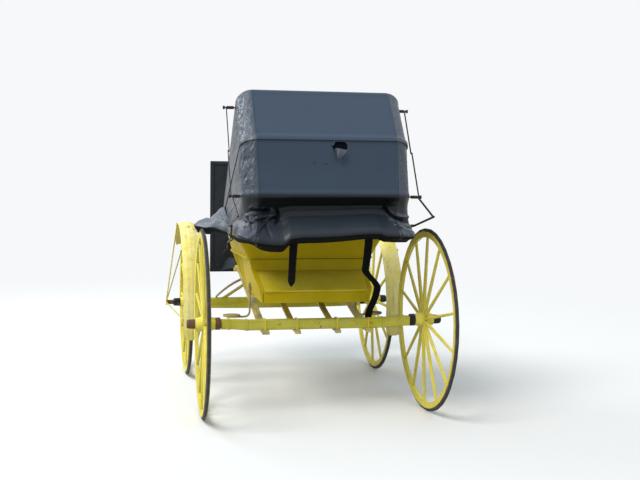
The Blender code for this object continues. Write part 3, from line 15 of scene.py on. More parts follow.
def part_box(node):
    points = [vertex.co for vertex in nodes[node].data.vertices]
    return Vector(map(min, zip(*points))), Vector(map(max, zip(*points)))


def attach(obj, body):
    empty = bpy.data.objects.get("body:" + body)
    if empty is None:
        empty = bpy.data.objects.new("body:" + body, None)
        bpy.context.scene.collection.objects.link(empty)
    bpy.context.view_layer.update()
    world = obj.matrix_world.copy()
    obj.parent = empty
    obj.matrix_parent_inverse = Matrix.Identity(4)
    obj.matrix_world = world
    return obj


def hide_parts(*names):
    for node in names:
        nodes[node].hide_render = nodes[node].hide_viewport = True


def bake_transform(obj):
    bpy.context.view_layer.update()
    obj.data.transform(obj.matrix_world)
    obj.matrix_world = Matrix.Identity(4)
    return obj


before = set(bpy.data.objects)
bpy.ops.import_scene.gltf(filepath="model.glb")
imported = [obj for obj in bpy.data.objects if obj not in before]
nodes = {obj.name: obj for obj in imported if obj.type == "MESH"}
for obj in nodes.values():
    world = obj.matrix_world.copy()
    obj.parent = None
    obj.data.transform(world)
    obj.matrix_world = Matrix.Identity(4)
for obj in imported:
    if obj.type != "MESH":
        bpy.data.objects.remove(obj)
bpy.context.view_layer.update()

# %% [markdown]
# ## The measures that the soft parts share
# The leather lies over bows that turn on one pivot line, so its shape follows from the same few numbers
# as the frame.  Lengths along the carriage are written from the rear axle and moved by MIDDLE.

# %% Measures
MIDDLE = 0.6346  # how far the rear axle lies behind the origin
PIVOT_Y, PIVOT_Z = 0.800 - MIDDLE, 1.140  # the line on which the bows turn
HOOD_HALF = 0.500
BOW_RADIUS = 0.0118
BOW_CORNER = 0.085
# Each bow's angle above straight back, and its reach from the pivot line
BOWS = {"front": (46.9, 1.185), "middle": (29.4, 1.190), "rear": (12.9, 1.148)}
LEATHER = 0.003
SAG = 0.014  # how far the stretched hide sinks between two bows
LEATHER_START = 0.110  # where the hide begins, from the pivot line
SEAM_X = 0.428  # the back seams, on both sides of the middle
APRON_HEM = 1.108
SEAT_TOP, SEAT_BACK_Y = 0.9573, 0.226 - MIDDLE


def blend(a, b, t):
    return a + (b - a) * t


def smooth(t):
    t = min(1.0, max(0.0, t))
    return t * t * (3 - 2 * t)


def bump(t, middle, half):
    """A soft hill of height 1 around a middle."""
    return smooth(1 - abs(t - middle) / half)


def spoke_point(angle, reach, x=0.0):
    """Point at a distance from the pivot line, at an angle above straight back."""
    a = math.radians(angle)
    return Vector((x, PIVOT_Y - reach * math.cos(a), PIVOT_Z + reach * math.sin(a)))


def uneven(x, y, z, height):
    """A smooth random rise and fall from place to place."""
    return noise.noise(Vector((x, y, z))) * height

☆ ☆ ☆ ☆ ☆

Objective — Extract the data in full. Keep it word for word.

Expected output —
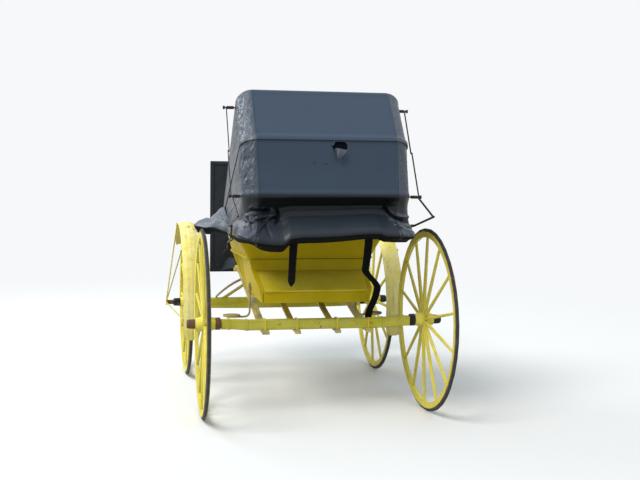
The Blender code for this object continues. Write part 3, from line 15 of scene.py on. More parts follow.
def part_box(node):
    points = [vertex.co for vertex in nodes[node].data.vertices]
    return Vector(map(min, zip(*points))), Vector(map(max, zip(*points)))


def attach(obj, body):
    empty = bpy.data.objects.get("body:" + body)
    if empty is None:
        empty = bpy.data.objects.new("body:" + body, None)
        bpy.context.scene.collection.objects.link(empty)
    bpy.context.view_layer.update()
    world = obj.matrix_world.copy()
    obj.parent = empty
    obj.matrix_parent_inverse = Matrix.Identity(4)
    obj.matrix_world = world
    return obj


def hide_parts(*names):
    for node in names:
        nodes[node].hide_render = nodes[node].hide_viewport = True


def bake_transform(obj):
    bpy.context.view_layer.update()
    obj.data.transform(obj.matrix_world)
    obj.matrix_world = Matrix.Identity(4)
    return obj


before = set(bpy.data.objects)
bpy.ops.import_scene.gltf(filepath="model.glb")
imported = [obj for obj in bpy.data.objects if obj not in before]
nodes = {obj.name: obj for obj in imported if obj.type == "MESH"}
for obj in nodes.values():
    world = obj.matrix_world.copy()
    obj.parent = None
    obj.data.transform(world)
    obj.matrix_world = Matrix.Identity(4)
for obj in imported:
    if obj.type != "MESH":
        bpy.data.objects.remove(obj)
bpy.context.view_layer.update()

# %% [markdown]
# ## The measures that the soft parts share
# The leather lies over bows that turn on one pivot line, so its shape follows from the same few numbers
# as the frame.  Lengths along the carriage are written from the rear axle and moved by MIDDLE.

# %% Measures
MIDDLE = 0.6346  # how far the rear axle lies behind the origin
PIVOT_Y, PIVOT_Z = 0.800 - MIDDLE, 1.140  # the line on which the bows turn
HOOD_HALF = 0.500
BOW_RADIUS = 0.0118
BOW_CORNER = 0.085
# Each bow's angle above straight back, and its reach from the pivot line
BOWS = {"front": (46.9, 1.185), "middle": (29.4, 1.190), "rear": (12.9, 1.148)}
LEATHER = 0.003
SAG = 0.014  # how far the stretched hide sinks between two bows
LEATHER_START = 0.110  # where the hide begins, from the pivot line
SEAM_X = 0.428  # the back seams, on both sides of the middle
APRON_HEM = 1.108
SEAT_TOP, SEAT_BACK_Y = 0.9573, 0.226 - MIDDLE


def blend(a, b, t):
    return a + (b - a) * t


def smooth(t):
    t = min(1.0, max(0.0, t))
    return t * t * (3 - 2 * t)


def bump(t, middle, half):
    """A soft hill of height 1 around a middle."""
    return smooth(1 - abs(t - middle) / half)


def spoke_point(angle, reach, x=0.0):
    """Point at a distance from the pivot line, at an angle above straight back."""
    a = math.radians(angle)
    return Vector((x, PIVOT_Y - reach * math.cos(a), PIVOT_Z + reach * math.sin(a)))


def uneven(x, y, z, height):
    """A smooth random rise and fall from place to place."""
    return noise.noise(Vector((x, y, z))) * height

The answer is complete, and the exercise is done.